→ **Stated exercise**: Copy every record below exactly.

→ **Dataset excerpts**:
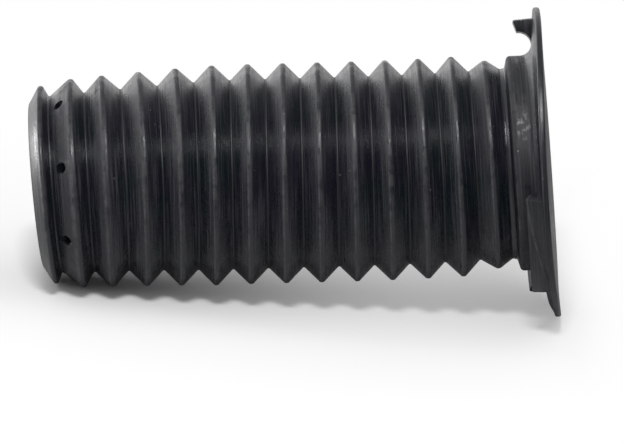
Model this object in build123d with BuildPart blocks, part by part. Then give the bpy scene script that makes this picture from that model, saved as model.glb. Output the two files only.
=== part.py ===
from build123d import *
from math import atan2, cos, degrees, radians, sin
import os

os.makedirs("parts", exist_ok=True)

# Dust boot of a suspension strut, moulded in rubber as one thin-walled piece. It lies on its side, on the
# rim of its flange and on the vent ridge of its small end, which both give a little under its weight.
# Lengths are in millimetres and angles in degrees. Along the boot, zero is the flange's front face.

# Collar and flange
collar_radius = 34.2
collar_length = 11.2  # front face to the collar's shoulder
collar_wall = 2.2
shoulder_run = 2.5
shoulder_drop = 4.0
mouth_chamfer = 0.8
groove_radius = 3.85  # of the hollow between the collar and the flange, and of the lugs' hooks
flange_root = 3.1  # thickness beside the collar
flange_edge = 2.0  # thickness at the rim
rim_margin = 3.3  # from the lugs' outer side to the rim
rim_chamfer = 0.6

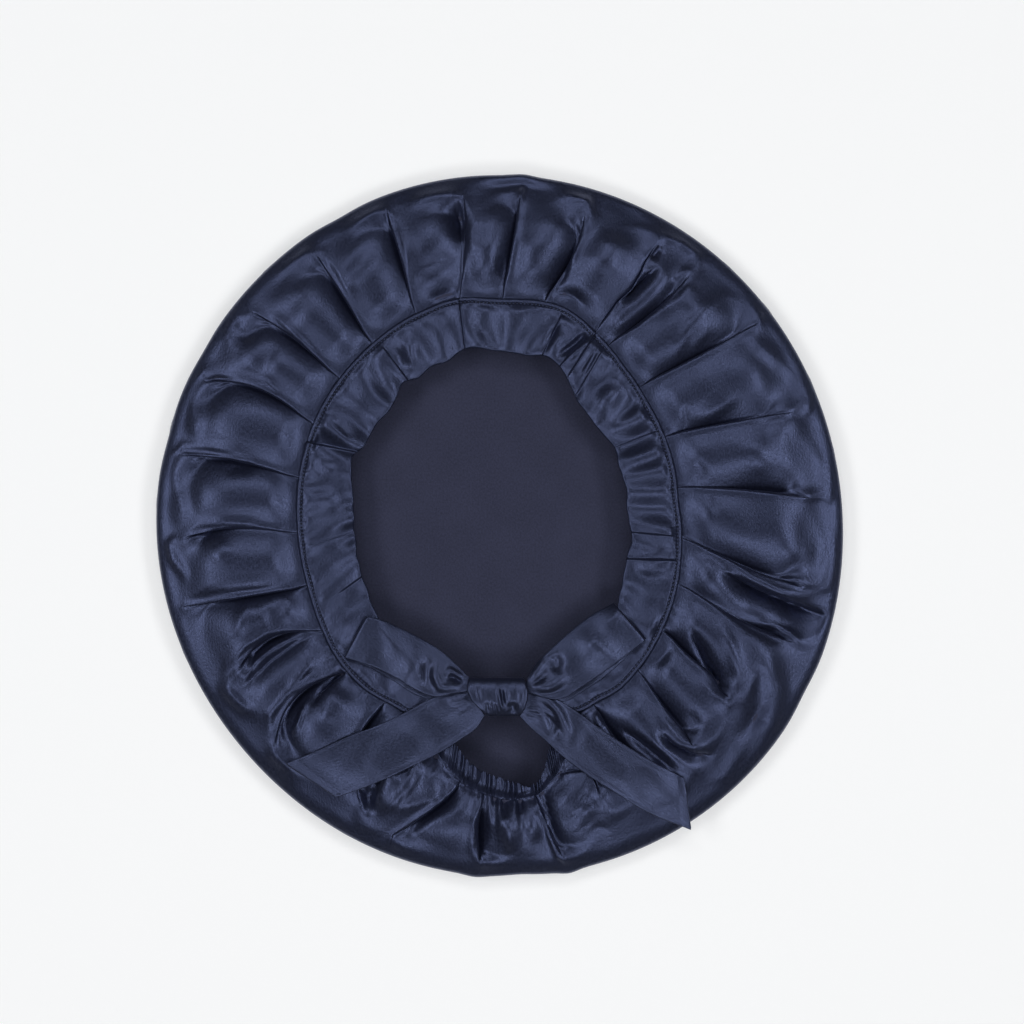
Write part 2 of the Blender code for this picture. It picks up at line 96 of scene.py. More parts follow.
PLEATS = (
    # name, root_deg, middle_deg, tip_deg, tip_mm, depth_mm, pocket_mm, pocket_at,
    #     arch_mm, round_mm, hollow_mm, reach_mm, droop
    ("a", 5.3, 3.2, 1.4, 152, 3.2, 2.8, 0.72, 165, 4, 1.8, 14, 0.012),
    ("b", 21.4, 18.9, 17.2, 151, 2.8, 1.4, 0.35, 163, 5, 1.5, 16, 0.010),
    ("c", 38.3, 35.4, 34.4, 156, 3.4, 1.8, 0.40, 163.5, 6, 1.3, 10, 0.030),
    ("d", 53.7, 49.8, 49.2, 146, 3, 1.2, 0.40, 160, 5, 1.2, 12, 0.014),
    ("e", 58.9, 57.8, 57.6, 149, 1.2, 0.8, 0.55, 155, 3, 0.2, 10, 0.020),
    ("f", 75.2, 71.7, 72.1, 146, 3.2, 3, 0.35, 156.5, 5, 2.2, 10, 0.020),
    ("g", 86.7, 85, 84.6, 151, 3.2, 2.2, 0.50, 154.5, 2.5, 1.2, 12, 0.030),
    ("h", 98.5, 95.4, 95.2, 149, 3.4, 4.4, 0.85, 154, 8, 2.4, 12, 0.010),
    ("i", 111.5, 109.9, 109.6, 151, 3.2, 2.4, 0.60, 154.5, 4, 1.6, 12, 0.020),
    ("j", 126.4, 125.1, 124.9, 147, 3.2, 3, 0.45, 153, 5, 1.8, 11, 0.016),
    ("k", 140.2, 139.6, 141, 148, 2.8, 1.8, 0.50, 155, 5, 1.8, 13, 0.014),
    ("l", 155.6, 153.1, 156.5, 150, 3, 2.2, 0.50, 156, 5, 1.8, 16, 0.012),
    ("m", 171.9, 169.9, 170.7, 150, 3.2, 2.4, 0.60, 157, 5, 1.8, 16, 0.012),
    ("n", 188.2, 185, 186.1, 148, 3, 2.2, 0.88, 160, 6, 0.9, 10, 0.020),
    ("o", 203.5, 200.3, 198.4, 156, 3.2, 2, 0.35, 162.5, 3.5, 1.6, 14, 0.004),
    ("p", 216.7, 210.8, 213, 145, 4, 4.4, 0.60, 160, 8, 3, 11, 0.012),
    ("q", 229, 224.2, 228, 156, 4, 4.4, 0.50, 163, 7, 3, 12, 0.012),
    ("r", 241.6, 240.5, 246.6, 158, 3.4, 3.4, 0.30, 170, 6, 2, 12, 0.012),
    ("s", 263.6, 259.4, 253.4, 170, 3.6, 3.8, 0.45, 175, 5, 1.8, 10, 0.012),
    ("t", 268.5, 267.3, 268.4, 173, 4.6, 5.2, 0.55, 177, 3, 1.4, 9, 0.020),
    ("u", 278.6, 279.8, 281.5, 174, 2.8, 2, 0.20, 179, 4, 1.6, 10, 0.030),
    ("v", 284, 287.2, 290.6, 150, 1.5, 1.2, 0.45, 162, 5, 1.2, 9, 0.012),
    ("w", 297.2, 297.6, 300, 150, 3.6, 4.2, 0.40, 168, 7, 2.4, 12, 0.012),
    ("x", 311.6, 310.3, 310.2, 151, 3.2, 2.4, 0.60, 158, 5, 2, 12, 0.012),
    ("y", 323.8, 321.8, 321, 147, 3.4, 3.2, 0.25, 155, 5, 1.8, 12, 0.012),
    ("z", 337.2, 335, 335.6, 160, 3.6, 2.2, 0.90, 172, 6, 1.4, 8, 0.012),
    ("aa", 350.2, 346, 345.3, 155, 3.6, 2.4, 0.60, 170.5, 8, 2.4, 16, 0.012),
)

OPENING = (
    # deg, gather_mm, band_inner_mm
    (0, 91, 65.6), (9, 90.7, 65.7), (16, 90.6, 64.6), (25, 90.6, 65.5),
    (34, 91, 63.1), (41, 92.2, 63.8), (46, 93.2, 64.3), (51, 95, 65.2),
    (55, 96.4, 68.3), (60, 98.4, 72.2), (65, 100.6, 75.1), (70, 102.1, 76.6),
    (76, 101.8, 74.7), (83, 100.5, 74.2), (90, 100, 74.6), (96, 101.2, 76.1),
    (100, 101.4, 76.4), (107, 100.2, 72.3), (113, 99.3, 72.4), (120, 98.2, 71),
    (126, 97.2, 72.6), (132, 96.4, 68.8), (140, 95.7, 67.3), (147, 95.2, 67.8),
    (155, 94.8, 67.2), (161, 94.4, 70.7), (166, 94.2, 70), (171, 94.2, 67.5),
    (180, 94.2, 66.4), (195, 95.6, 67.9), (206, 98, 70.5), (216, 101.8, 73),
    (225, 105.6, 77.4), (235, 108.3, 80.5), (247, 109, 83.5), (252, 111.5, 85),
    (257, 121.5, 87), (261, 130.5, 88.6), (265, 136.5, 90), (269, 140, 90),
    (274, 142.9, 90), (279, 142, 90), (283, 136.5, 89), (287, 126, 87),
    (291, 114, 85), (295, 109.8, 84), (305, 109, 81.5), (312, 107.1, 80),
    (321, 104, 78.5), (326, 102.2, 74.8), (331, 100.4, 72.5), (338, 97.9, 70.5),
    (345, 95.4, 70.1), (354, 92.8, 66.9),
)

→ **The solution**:
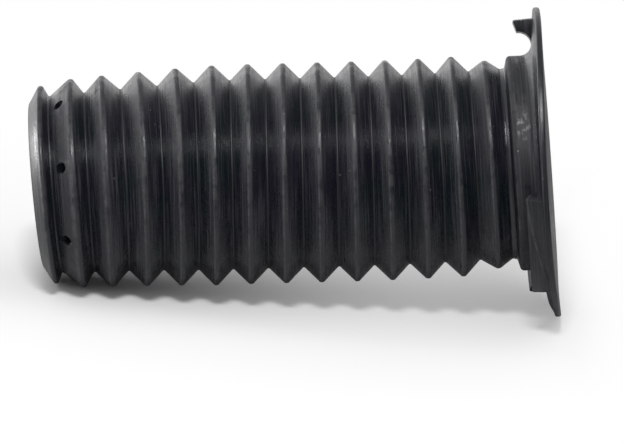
Model this object in build123d with BuildPart blocks, part by part. Then give the bpy scene script that makes this picture from that model, saved as model.glb. Output the two files only.
=== part.py ===
from build123d import *
from math import atan2, cos, degrees, radians, sin
import os

os.makedirs("parts", exist_ok=True)

# Dust boot of a suspension strut, moulded in rubber as one thin-walled piece. It lies on its side, on the
# rim of its flange and on the vent ridge of its small end, which both give a little under its weight.
# Lengths are in millimetres and angles in degrees. Along the boot, zero is the flange's front face.

# Collar and flange
collar_radius = 34.2
collar_length = 11.2  # front face to the collar's shoulder
collar_wall = 2.2
shoulder_run = 2.5
shoulder_drop = 4.0
mouth_chamfer = 0.8
groove_radius = 3.85  # of the hollow between the collar and the flange, and of the lugs' hooks
flange_root = 3.1  # thickness beside the collar
flange_edge = 2.0  # thickness at the rim
rim_margin = 3.3  # from the lugs' outer side to the rim
rim_chamfer = 0.6

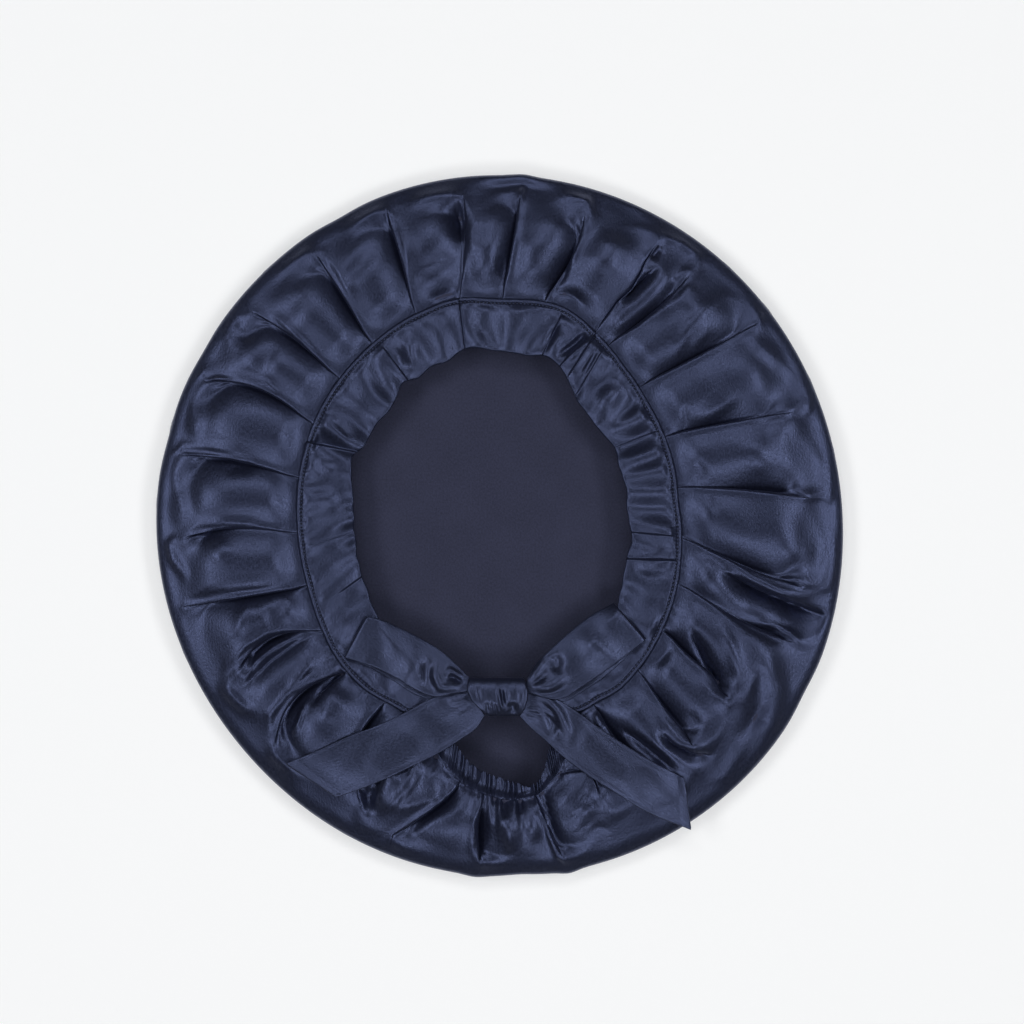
Write part 2 of the Blender code for this picture. It picks up at line 96 of scene.py. More parts follow.
PLEATS = (
    # name, root_deg, middle_deg, tip_deg, tip_mm, depth_mm, pocket_mm, pocket_at,
    #     arch_mm, round_mm, hollow_mm, reach_mm, droop
    ("a", 5.3, 3.2, 1.4, 152, 3.2, 2.8, 0.72, 165, 4, 1.8, 14, 0.012),
    ("b", 21.4, 18.9, 17.2, 151, 2.8, 1.4, 0.35, 163, 5, 1.5, 16, 0.010),
    ("c", 38.3, 35.4, 34.4, 156, 3.4, 1.8, 0.40, 163.5, 6, 1.3, 10, 0.030),
    ("d", 53.7, 49.8, 49.2, 146, 3, 1.2, 0.40, 160, 5, 1.2, 12, 0.014),
    ("e", 58.9, 57.8, 57.6, 149, 1.2, 0.8, 0.55, 155, 3, 0.2, 10, 0.020),
    ("f", 75.2, 71.7, 72.1, 146, 3.2, 3, 0.35, 156.5, 5, 2.2, 10, 0.020),
    ("g", 86.7, 85, 84.6, 151, 3.2, 2.2, 0.50, 154.5, 2.5, 1.2, 12, 0.030),
    ("h", 98.5, 95.4, 95.2, 149, 3.4, 4.4, 0.85, 154, 8, 2.4, 12, 0.010),
    ("i", 111.5, 109.9, 109.6, 151, 3.2, 2.4, 0.60, 154.5, 4, 1.6, 12, 0.020),
    ("j", 126.4, 125.1, 124.9, 147, 3.2, 3, 0.45, 153, 5, 1.8, 11, 0.016),
    ("k", 140.2, 139.6, 141, 148, 2.8, 1.8, 0.50, 155, 5, 1.8, 13, 0.014),
    ("l", 155.6, 153.1, 156.5, 150, 3, 2.2, 0.50, 156, 5, 1.8, 16, 0.012),
    ("m", 171.9, 169.9, 170.7, 150, 3.2, 2.4, 0.60, 157, 5, 1.8, 16, 0.012),
    ("n", 188.2, 185, 186.1, 148, 3, 2.2, 0.88, 160, 6, 0.9, 10, 0.020),
    ("o", 203.5, 200.3, 198.4, 156, 3.2, 2, 0.35, 162.5, 3.5, 1.6, 14, 0.004),
    ("p", 216.7, 210.8, 213, 145, 4, 4.4, 0.60, 160, 8, 3, 11, 0.012),
    ("q", 229, 224.2, 228, 156, 4, 4.4, 0.50, 163, 7, 3, 12, 0.012),
    ("r", 241.6, 240.5, 246.6, 158, 3.4, 3.4, 0.30, 170, 6, 2, 12, 0.012),
    ("s", 263.6, 259.4, 253.4, 170, 3.6, 3.8, 0.45, 175, 5, 1.8, 10, 0.012),
    ("t", 268.5, 267.3, 268.4, 173, 4.6, 5.2, 0.55, 177, 3, 1.4, 9, 0.020),
    ("u", 278.6, 279.8, 281.5, 174, 2.8, 2, 0.20, 179, 4, 1.6, 10, 0.030),
    ("v", 284, 287.2, 290.6, 150, 1.5, 1.2, 0.45, 162, 5, 1.2, 9, 0.012),
    ("w", 297.2, 297.6, 300, 150, 3.6, 4.2, 0.40, 168, 7, 2.4, 12, 0.012),
    ("x", 311.6, 310.3, 310.2, 151, 3.2, 2.4, 0.60, 158, 5, 2, 12, 0.012),
    ("y", 323.8, 321.8, 321, 147, 3.4, 3.2, 0.25, 155, 5, 1.8, 12, 0.012),
    ("z", 337.2, 335, 335.6, 160, 3.6, 2.2, 0.90, 172, 6, 1.4, 8, 0.012),
    ("aa", 350.2, 346, 345.3, 155, 3.6, 2.4, 0.60, 170.5, 8, 2.4, 16, 0.012),
)

OPENING = (
    # deg, gather_mm, band_inner_mm
    (0, 91, 65.6), (9, 90.7, 65.7), (16, 90.6, 64.6), (25, 90.6, 65.5),
    (34, 91, 63.1), (41, 92.2, 63.8), (46, 93.2, 64.3), (51, 95, 65.2),
    (55, 96.4, 68.3), (60, 98.4, 72.2), (65, 100.6, 75.1), (70, 102.1, 76.6),
    (76, 101.8, 74.7), (83, 100.5, 74.2), (90, 100, 74.6), (96, 101.2, 76.1),
    (100, 101.4, 76.4), (107, 100.2, 72.3), (113, 99.3, 72.4), (120, 98.2, 71),
    (126, 97.2, 72.6), (132, 96.4, 68.8), (140, 95.7, 67.3), (147, 95.2, 67.8),
    (155, 94.8, 67.2), (161, 94.4, 70.7), (166, 94.2, 70), (171, 94.2, 67.5),
    (180, 94.2, 66.4), (195, 95.6, 67.9), (206, 98, 70.5), (216, 101.8, 73),
    (225, 105.6, 77.4), (235, 108.3, 80.5), (247, 109, 83.5), (252, 111.5, 85),
    (257, 121.5, 87), (261, 130.5, 88.6), (265, 136.5, 90), (269, 140, 90),
    (274, 142.9, 90), (279, 142, 90), (283, 136.5, 89), (287, 126, 87),
    (291, 114, 85), (295, 109.8, 84), (305, 109, 81.5), (312, 107.1, 80),
    (321, 104, 78.5), (326, 102.2, 74.8), (331, 100.4, 72.5), (338, 97.9, 70.5),
    (345, 95.4, 70.1), (354, 92.8, 66.9),
)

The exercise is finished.